In July 2020, 50 institutional investors (US $4 trillion in AUM) issued a statement of support for a strong final regulation to reduce air pollution and methane emissions proposed by the Pennsylvania DEP.
An investor letter, signed mostly by ICCR members, supported strong methane regulations in NM. ICCR staff met with NM regulators to urge the strongest provisions possible.
In August 2020, a statement was sent to 35 oil and gas producers and midstream companies urging support for continued federal regulations signed by 140 investors with over $5.5 trillion in AUM.
In the spring of 2021, a group of 168 global investors representing $US 6.23 trillion in assets under management/advisement released a statementcalling for stronger methane regulations and enforcement.
Engagement on Methane Management
Investors also continue to engage companies on better management and disclosure of methane emissions in their operations.
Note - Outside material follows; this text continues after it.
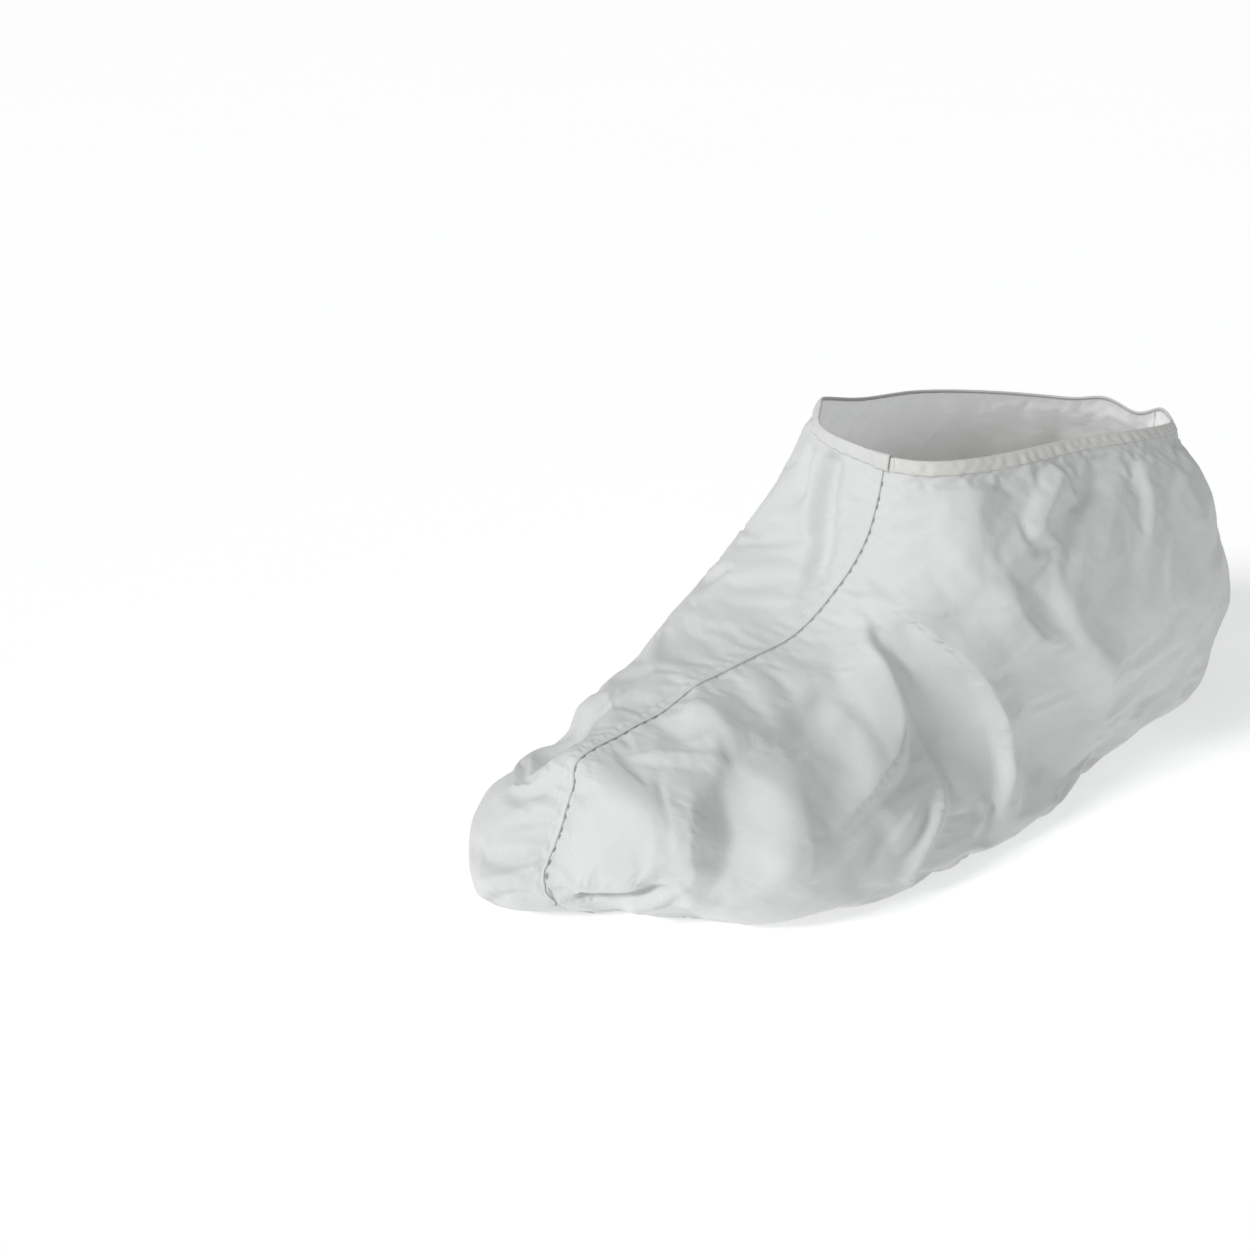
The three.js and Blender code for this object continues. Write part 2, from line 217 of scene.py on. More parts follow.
# the tape is a little warmer on the wearer's left, from the lap to the heel
def tapePaint(name, warm, plain, roughness):
    paint = Paint(name)
    solid = paint.place((1, 1, 1))
    weave = paint.noise(paint.place(tapeLook["weave"], onCloth=True), detail=2)
    ribs = paint.node("ShaderNodeTexWave", dict(wave_type="BANDS", bands_direction="Y"),
                      {"Vector": paint.place((1, 1, 1), onCloth=True), "Scale": tapeLook["ribs"],
                       "Distortion": 1.5, "Detail": 2})
    side = paint.node("ShaderNodeSeparateXYZ", None, {"Vector": solid}, output=1).step(*tapeLook["warmTo"])
    color = paint.mix(side, (*warm, 1), (*plain, 1))
    stained = paint.noise(solid, scale=60, detail=3).step(0.35, 0.7) * tapeLook["stainShare"]
    color = paint.mix(stained, color, (*tapeLook["stain"], 1))
    normal = paint.bump(ribs * 0.5 + weave * 0.5, tapeLook["depth"], 0.5)
    return paint.finish(**{
        "Base Color": color, "Roughness": roughness + (weave - 0.5) * tapeLook["swing"],
        "Specular IOR Level": tapeLook["gloss"], "Sheen Weight": tapeLook["sheen"], "Normal": normal})


threadLook = dict(twist=2600, paleFrom=(-0.118, -0.096), paleTo=(-0.062, -0.02), depth=0.0001,
                  gloss=0.25, swing=0.1)


# the stitches are thread with painted shade: dark at both ends of the seam, as painted shadow pockets where
# the thread pulls the cloth, and pale along the middle of the instep
def threadPaint(name, dark, pale, roughness):
    paint = Paint(name)
    twist = paint.noise(paint.place((threadLook["twist"],) * 3), detail=2)
    x = paint.node("ShaderNodeSeparateXYZ", None, {"Vector": paint.place((1, 1, 1))})
    instep = x.step(*threadLook["paleFrom"]) * (1 - x.step(*threadLook["paleTo"]))
    # the dark tone is painted shade for the pockets where the thread pulls the cloth
    tone = paint.mix(instep, (*dark, 1), (*pale, 1))
    normal = paint.bump(twist, threadLook["depth"], 0.5)
    return paint.finish(**{
        "Base Color": tone, "Roughness": roughness + (twist - 0.5) * threadLook["swing"],
        "Specular IOR Level": threadLook["gloss"], "Normal": normal})


clothFinish = clothPaint("nonwovenCloth", (0.69, 0.70, 0.695), (0.66, 0.67, 0.665), 0.6)
# the inner face is a lighter copy of the cloth as painted light, and it glows with painted light that is
# darker towards the bottom as painted shade
insidePaintedLightFinish = clothPaint("nonwovenInsidePaintedLight", (0.84, 0.845, 0.84), (0.82, 0.825, 0.82), 0.7,
                          glow=0.23, dim=0.10, lit=0.15)
bindingFinish = tapePaint("bindingTape", (0.70, 0.69, 0.665), (0.68, 0.69, 0.685), 0.7)
# the seam thread's dark tone is painted shade
threadPaintedShadeFinish = threadPaint("seamThreadPaintedShade", (0.34, 0.34, 0.335), (0.60, 0.60, 0.595), 0.8)


room = dict(sky=(0.97, 0.99, 1.0), skyStrength=0.285, floorSize=40.0, floorCells=8, floorGlow=0.36,
            floorColor=(0.93, 0.93, 0.93), floorVariation=1.01, floorRoughness=0.7, floorGloss=0.2)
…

Results include:
Investor pressure led to the inclusion of more detailed disclosure on methane in the CDP oil & gas supplement.
Concerns by investors about super-emitters and unreliable methane emissions data have led to greater reliance by companies on direct measurement.
A focus by investors on flaring has led to important corporate commitments to ‘no routine flaring by 2025’.
An investor focus on the importance of direct measurement and accountability has led to increasing numbers of companies joining the Oil & Gas Methane Partnership (OGMP 2.0), an international accountability initiative.